> _Records shown_
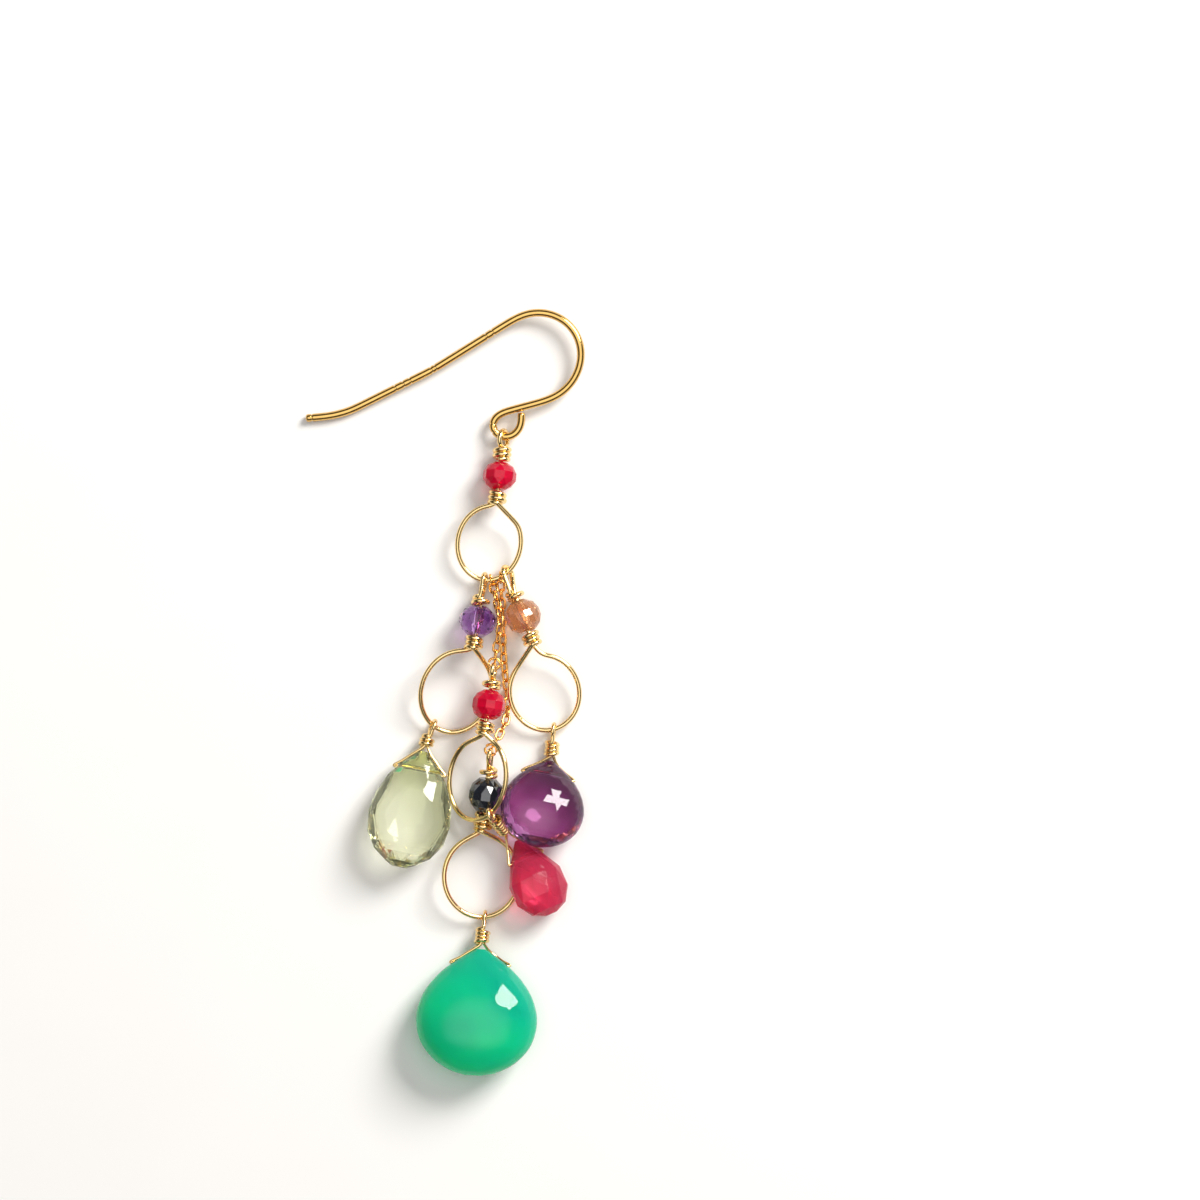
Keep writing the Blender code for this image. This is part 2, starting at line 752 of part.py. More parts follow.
def carried_link(style, start, route, width, length, rise, under=None):
    """A link whose loop hangs in the last link of a chain."""
    radius = loop_radius(LINK_WIRE, CHAIN_WIRE)
    axis = heading_axis(style["heading"], rise)
    loop = chain_end(start, route) + heading_axis(style["heading"]) * radius
    link = Link(style, CHAIN_WIRE, width, length, loop, rise=rise)
    middle = link.frame @ Vector((link.bead_middle, 0.0, 0.0))
    height = bead_rest(width)
    if under is not None:
        height = height_over(under, middle, style["heading"], width, length)
    loop.z = height - axis.z * link.bead_middle
    return Link(style, CHAIN_WIRE, width, length, loop, rise=rise)


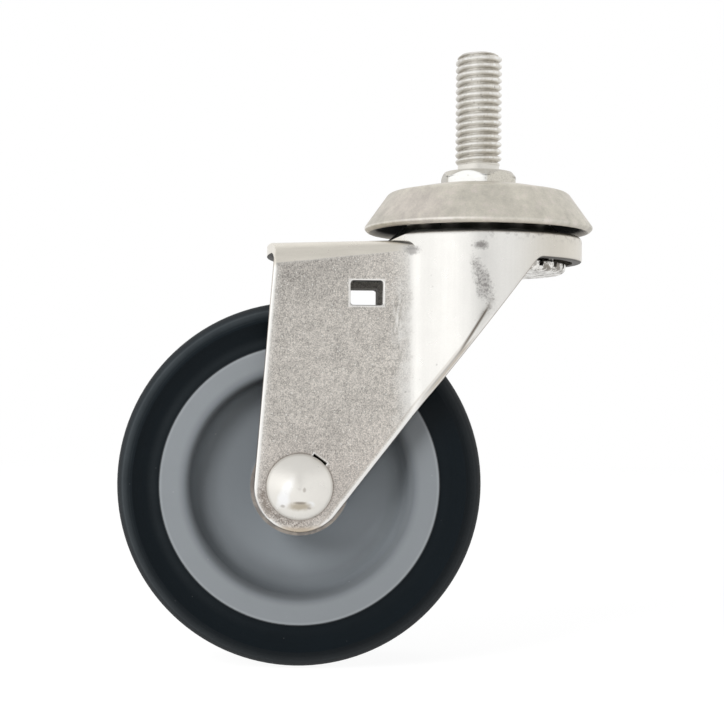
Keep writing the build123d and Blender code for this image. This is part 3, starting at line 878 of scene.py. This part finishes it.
def pressed_cap(context):
    """Satin zinc of the cap: faint blotches, specks, a painted highlight on the lip and painted
    shade under it and inside.
    """
    finishes = context.scene.castor_finishes
    wear_and_painted_light = finishes.wear_and_painted_light
    material, make = new_recipe("cap_zinc")
    x, y, z = make.parts(make.place)
    nx, ny, nz = make.facing()
    cloud = make.noise(6.0, 4.0, 0.6)
    patch = make.noise(2.2, 3.0, 0.6)
    grain = make.noise(0.35, 3.0, 0.6)
    speck = make.cells(1.9)
    base = colour_of(finishes.cap_zinc)
    pinkish = make.spot(x, z, (-15.0, CAP_BOTTOM + 4.0), (9.0, 5.0), (patch - 0.5) * 1.2)
    colour = make.blend(patch.step(0.5, 0.7).most(pinkish) * 0.5, base, (0.74, 0.67, 0.63))
    mottle = (cloud - 0.5) * 0.60 + (grain - 0.5) * 0.26 + (patch - 0.5) * 0.40
    # Painted shade: darker towards -X, a little darker towards +X
    left = 1.0 - x.step(-21.0, -11.0)
    colour = make.tinted(colour, 0.99 + mottle - left * 0.16 - x.step(8.0, 20.0) * 0.05)
    dots = (1.0 - speck.step(0.03, 0.12)) * patch.step(0.40, 0.6)
    colour = make.blend(dots * 0.35 * wear_and_painted_light, colour, (0.36, 0.33, 0.29))
    scuff = make.noise(1.3, 4.0, 0.7).step(0.62, 0.74)
    colour = make.blend(scuff * 0.25 * wear_and_painted_light, colour, (0.45, 0.42, 0.38))
    # Painted highlight on the lip's bend, fading towards +X
    over_lip = z + (patch - 0.5) * 0.25
    lip = over_lip.bump(CAP_BOTTOM + 0.80, 0.34) * (0.45 + patch.step(0.3, 0.7) * 0.55)
    lip = lip * (1.0 - x.step(-9.0, 0.0) * 0.75)
    colour = make.blend(lip * 0.75, colour, (0.96, 0.93, 0.88))
    # Painted shade under the lip
    roll = 1.0 - over_lip.step(CAP_BOTTOM + 0.10, CAP_BOTTOM + 0.55)
    colour = make.blend(roll * 0.35, colour, (0.52, 0.48, 0.43))
    # Painted shade inside the cap, near-black in its depth
    inside = 1.0 - (nx * x + ny * y + nz.least(0.0) * 6.0).step(-6.0, -1.0)
    deep = z.step(CAP_BOTTOM + 0.25, CAP_BOTTOM + 1.2)
    colour = make.blend(inside * 0.75, colour, (0.26, 0.24, 0.215))
    colour = make.blend(inside * deep, colour, (0.030, 0.030, 0.030))
    rough = 0.40 + cloud * 0.14 - lip * 0.12 + inside * deep * 0.3
    make.finish(colour, rough, 0.92, make.relief(grain * 0.5 + patch * 0.5, 0.05))
    return material


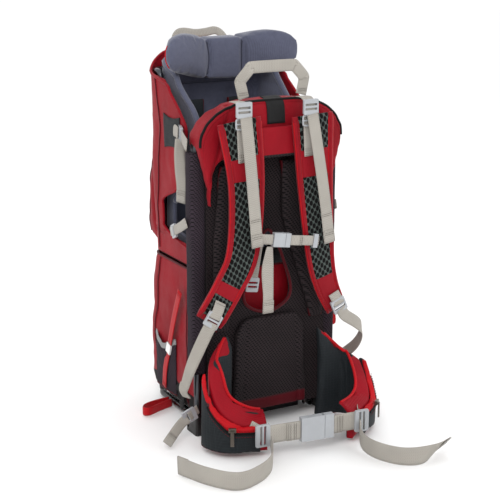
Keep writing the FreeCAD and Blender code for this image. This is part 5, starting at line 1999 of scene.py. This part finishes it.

> _Do this_
Copy out each record, keeping every word as it is.

> _Output of the task_
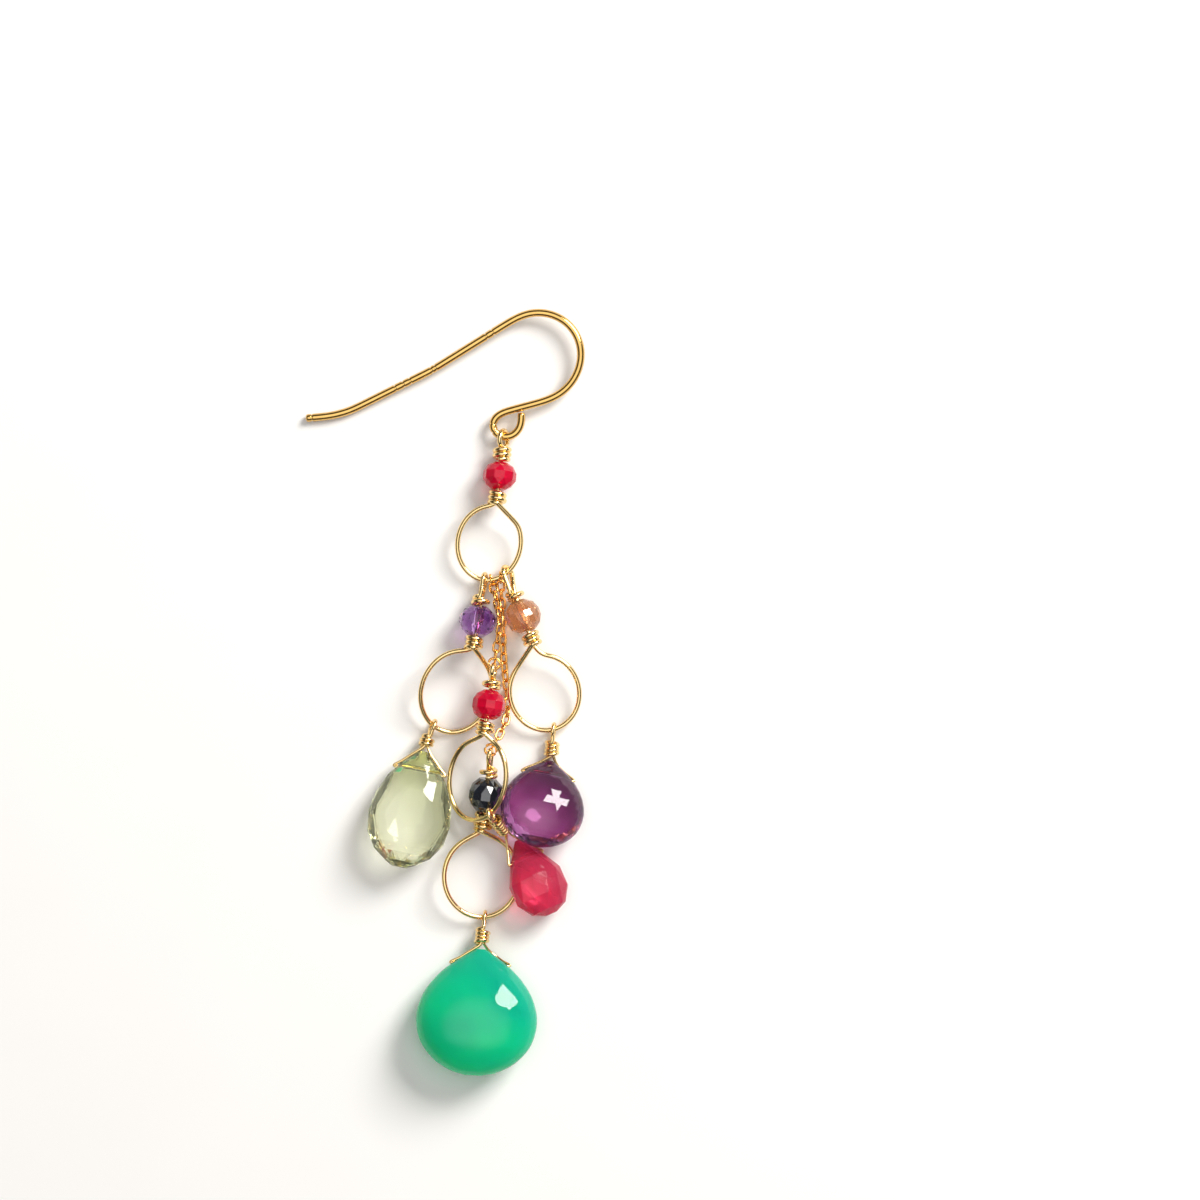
Keep writing the Blender code for this image. This is part 2, starting at line 752 of part.py. More parts follow.
def carried_link(style, start, route, width, length, rise, under=None):
    """A link whose loop hangs in the last link of a chain."""
    radius = loop_radius(LINK_WIRE, CHAIN_WIRE)
    axis = heading_axis(style["heading"], rise)
    loop = chain_end(start, route) + heading_axis(style["heading"]) * radius
    link = Link(style, CHAIN_WIRE, width, length, loop, rise=rise)
    middle = link.frame @ Vector((link.bead_middle, 0.0, 0.0))
    height = bead_rest(width)
    if under is not None:
        height = height_over(under, middle, style["heading"], width, length)
    loop.z = height - axis.z * link.bead_middle
    return Link(style, CHAIN_WIRE, width, length, loop, rise=rise)


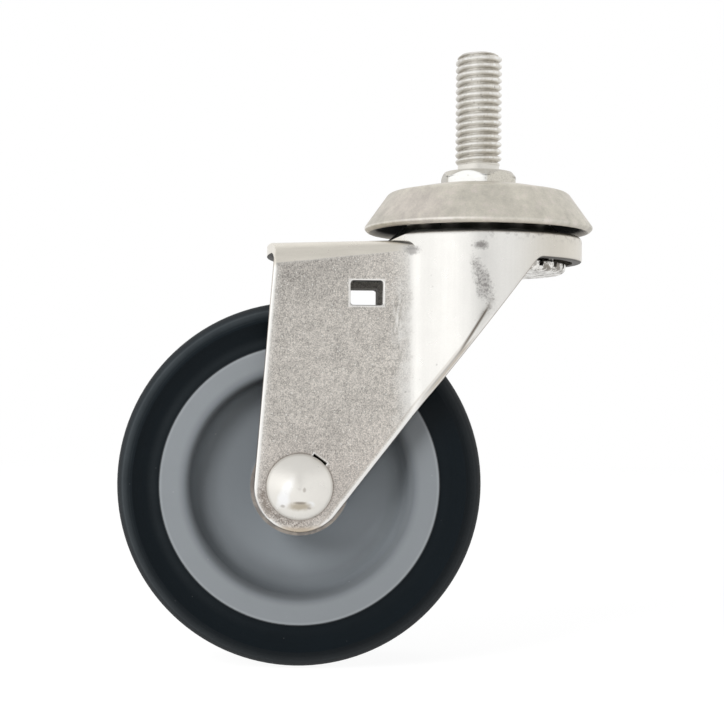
Keep writing the build123d and Blender code for this image. This is part 3, starting at line 878 of scene.py. This part finishes it.
def pressed_cap(context):
    """Satin zinc of the cap: faint blotches, specks, a painted highlight on the lip and painted
    shade under it and inside.
    """
    finishes = context.scene.castor_finishes
    wear_and_painted_light = finishes.wear_and_painted_light
    material, make = new_recipe("cap_zinc")
    x, y, z = make.parts(make.place)
    nx, ny, nz = make.facing()
    cloud = make.noise(6.0, 4.0, 0.6)
    patch = make.noise(2.2, 3.0, 0.6)
    grain = make.noise(0.35, 3.0, 0.6)
    speck = make.cells(1.9)
    base = colour_of(finishes.cap_zinc)
    pinkish = make.spot(x, z, (-15.0, CAP_BOTTOM + 4.0), (9.0, 5.0), (patch - 0.5) * 1.2)
    colour = make.blend(patch.step(0.5, 0.7).most(pinkish) * 0.5, base, (0.74, 0.67, 0.63))
    mottle = (cloud - 0.5) * 0.60 + (grain - 0.5) * 0.26 + (patch - 0.5) * 0.40
    # Painted shade: darker towards -X, a little darker towards +X
    left = 1.0 - x.step(-21.0, -11.0)
    colour = make.tinted(colour, 0.99 + mottle - left * 0.16 - x.step(8.0, 20.0) * 0.05)
    dots = (1.0 - speck.step(0.03, 0.12)) * patch.step(0.40, 0.6)
    colour = make.blend(dots * 0.35 * wear_and_painted_light, colour, (0.36, 0.33, 0.29))
    scuff = make.noise(1.3, 4.0, 0.7).step(0.62, 0.74)
    colour = make.blend(scuff * 0.25 * wear_and_painted_light, colour, (0.45, 0.42, 0.38))
    # Painted highlight on the lip's bend, fading towards +X
    over_lip = z + (patch - 0.5) * 0.25
    lip = over_lip.bump(CAP_BOTTOM + 0.80, 0.34) * (0.45 + patch.step(0.3, 0.7) * 0.55)
    lip = lip * (1.0 - x.step(-9.0, 0.0) * 0.75)
    colour = make.blend(lip * 0.75, colour, (0.96, 0.93, 0.88))
    # Painted shade under the lip
    roll = 1.0 - over_lip.step(CAP_BOTTOM + 0.10, CAP_BOTTOM + 0.55)
    colour = make.blend(roll * 0.35, colour, (0.52, 0.48, 0.43))
    # Painted shade inside the cap, near-black in its depth
    inside = 1.0 - (nx * x + ny * y + nz.least(0.0) * 6.0).step(-6.0, -1.0)
    deep = z.step(CAP_BOTTOM + 0.25, CAP_BOTTOM + 1.2)
    colour = make.blend(inside * 0.75, colour, (0.26, 0.24, 0.215))
    colour = make.blend(inside * deep, colour, (0.030, 0.030, 0.030))
    rough = 0.40 + cloud * 0.14 - lip * 0.12 + inside * deep * 0.3
    make.finish(colour, rough, 0.92, make.relief(grain * 0.5 + patch * 0.5, 0.05))
    return material


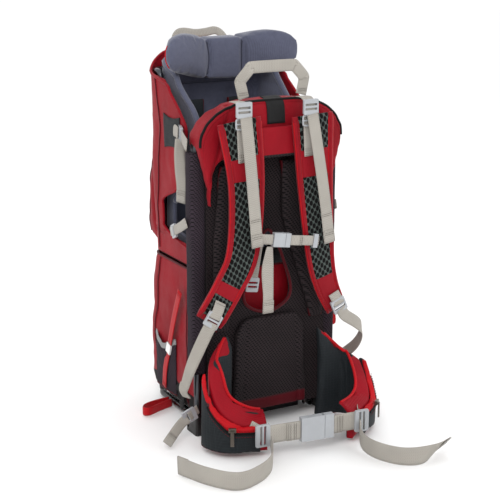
Keep writing the FreeCAD and Blender code for this image. This is part 5, starting at line 1999 of scene.py. This part finishes it.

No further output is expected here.